## WHAT THE TASK REQUIRES
Transcribe only part of the material below: the lines from the one containing "for node in" through the one containing "GAP = 0.0003", inclusive, exactly as written.

* Begin *

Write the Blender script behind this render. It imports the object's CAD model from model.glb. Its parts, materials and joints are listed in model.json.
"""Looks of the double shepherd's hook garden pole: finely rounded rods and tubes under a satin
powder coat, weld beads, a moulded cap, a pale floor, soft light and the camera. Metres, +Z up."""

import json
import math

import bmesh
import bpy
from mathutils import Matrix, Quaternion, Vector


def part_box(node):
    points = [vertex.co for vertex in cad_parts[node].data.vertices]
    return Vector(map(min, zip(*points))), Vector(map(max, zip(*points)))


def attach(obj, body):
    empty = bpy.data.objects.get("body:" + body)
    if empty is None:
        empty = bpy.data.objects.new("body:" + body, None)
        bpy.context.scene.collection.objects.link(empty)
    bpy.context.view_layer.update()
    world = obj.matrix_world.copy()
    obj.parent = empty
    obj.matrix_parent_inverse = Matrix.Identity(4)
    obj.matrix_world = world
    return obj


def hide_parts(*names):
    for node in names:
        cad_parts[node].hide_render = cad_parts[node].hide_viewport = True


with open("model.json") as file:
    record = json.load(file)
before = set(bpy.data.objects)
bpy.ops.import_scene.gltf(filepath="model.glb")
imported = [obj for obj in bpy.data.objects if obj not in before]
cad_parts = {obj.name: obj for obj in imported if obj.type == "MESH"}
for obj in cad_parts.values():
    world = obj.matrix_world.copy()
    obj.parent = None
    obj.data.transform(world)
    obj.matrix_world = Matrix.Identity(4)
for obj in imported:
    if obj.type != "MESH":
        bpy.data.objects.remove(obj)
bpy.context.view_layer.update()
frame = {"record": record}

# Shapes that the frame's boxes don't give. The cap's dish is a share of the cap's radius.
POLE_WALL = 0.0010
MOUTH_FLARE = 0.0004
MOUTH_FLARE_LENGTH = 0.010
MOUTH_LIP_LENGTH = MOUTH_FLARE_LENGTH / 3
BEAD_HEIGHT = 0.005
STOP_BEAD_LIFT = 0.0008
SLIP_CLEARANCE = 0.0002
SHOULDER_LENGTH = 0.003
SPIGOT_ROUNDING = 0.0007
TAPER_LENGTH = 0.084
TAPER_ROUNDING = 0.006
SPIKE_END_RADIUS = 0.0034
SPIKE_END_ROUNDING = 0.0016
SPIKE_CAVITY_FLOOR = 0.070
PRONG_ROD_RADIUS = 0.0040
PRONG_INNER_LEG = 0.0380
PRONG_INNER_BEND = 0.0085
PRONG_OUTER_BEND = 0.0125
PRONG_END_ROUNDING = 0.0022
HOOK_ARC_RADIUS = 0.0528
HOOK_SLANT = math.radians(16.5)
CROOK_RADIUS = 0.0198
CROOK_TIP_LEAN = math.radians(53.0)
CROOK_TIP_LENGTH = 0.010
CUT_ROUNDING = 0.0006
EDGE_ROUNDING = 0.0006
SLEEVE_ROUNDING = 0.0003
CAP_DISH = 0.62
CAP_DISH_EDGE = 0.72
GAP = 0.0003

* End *
* Begin *

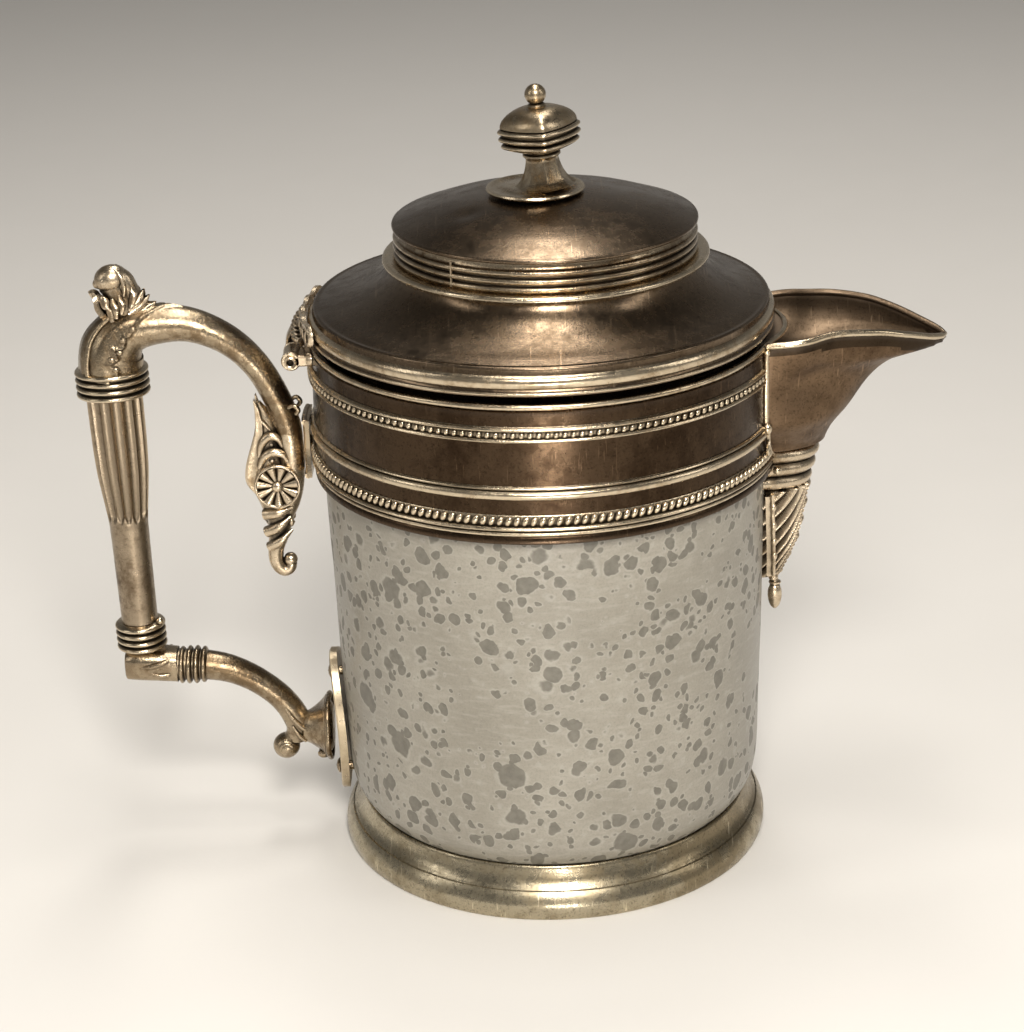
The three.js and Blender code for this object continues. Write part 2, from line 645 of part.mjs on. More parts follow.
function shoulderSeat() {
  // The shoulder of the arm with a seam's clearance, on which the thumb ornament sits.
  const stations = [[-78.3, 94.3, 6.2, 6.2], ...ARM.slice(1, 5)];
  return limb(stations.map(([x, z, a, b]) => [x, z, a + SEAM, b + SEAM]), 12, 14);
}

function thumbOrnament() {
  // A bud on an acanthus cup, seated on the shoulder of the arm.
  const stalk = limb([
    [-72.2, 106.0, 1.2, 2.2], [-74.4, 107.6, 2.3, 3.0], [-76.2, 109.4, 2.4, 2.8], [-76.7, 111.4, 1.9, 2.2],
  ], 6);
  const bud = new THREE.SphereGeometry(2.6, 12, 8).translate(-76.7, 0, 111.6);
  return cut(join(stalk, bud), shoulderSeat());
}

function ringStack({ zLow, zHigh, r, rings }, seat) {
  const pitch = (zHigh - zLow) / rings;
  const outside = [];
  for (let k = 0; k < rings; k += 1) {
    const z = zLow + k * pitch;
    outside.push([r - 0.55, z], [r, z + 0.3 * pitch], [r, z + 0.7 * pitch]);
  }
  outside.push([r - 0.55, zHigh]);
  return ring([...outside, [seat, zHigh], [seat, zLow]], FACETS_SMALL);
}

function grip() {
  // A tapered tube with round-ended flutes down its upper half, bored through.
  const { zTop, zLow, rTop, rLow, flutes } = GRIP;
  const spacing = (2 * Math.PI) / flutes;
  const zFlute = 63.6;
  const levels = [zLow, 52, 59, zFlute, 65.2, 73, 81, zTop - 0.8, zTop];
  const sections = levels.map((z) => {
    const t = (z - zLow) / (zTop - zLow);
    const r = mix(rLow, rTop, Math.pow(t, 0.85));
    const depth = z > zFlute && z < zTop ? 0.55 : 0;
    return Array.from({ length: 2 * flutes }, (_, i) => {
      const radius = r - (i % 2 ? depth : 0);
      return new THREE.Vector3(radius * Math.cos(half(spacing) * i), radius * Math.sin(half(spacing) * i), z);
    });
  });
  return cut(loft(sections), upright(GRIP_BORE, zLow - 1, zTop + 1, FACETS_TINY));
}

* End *

## WORKED ANSWER
    for node in names:
        cad_parts[node].hide_render = cad_parts[node].hide_viewport = True


with open("model.json") as file:
    record = json.load(file)
before = set(bpy.data.objects)
bpy.ops.import_scene.gltf(filepath="model.glb")
imported = [obj for obj in bpy.data.objects if obj not in before]
cad_parts = {obj.name: obj for obj in imported if obj.type == "MESH"}
for obj in cad_parts.values():
    world = obj.matrix_world.copy()
    obj.parent = None
    obj.data.transform(world)
    obj.matrix_world = Matrix.Identity(4)
for obj in imported:
    if obj.type != "MESH":
        bpy.data.objects.remove(obj)
bpy.context.view_layer.update()
frame = {"record": record}

# Shapes that the frame's boxes don't give. The cap's dish is a share of the cap's radius.
POLE_WALL = 0.0010
MOUTH_FLARE = 0.0004
MOUTH_FLARE_LENGTH = 0.010
MOUTH_LIP_LENGTH = MOUTH_FLARE_LENGTH / 3
BEAD_HEIGHT = 0.005
STOP_BEAD_LIFT = 0.0008
SLIP_CLEARANCE = 0.0002
SHOULDER_LENGTH = 0.003
SPIGOT_ROUNDING = 0.0007
TAPER_LENGTH = 0.084
TAPER_ROUNDING = 0.006
SPIKE_END_RADIUS = 0.0034
SPIKE_END_ROUNDING = 0.0016
SPIKE_CAVITY_FLOOR = 0.070
PRONG_ROD_RADIUS = 0.0040
PRONG_INNER_LEG = 0.0380
PRONG_INNER_BEND = 0.0085
PRONG_OUTER_BEND = 0.0125
PRONG_END_ROUNDING = 0.0022
HOOK_ARC_RADIUS = 0.0528
HOOK_SLANT = math.radians(16.5)
CROOK_RADIUS = 0.0198
CROOK_TIP_LEAN = math.radians(53.0)
CROOK_TIP_LENGTH = 0.010
CUT_ROUNDING = 0.0006
EDGE_ROUNDING = 0.0006
SLEEVE_ROUNDING = 0.0003
CAP_DISH = 0.62
CAP_DISH_EDGE = 0.72
GAP = 0.0003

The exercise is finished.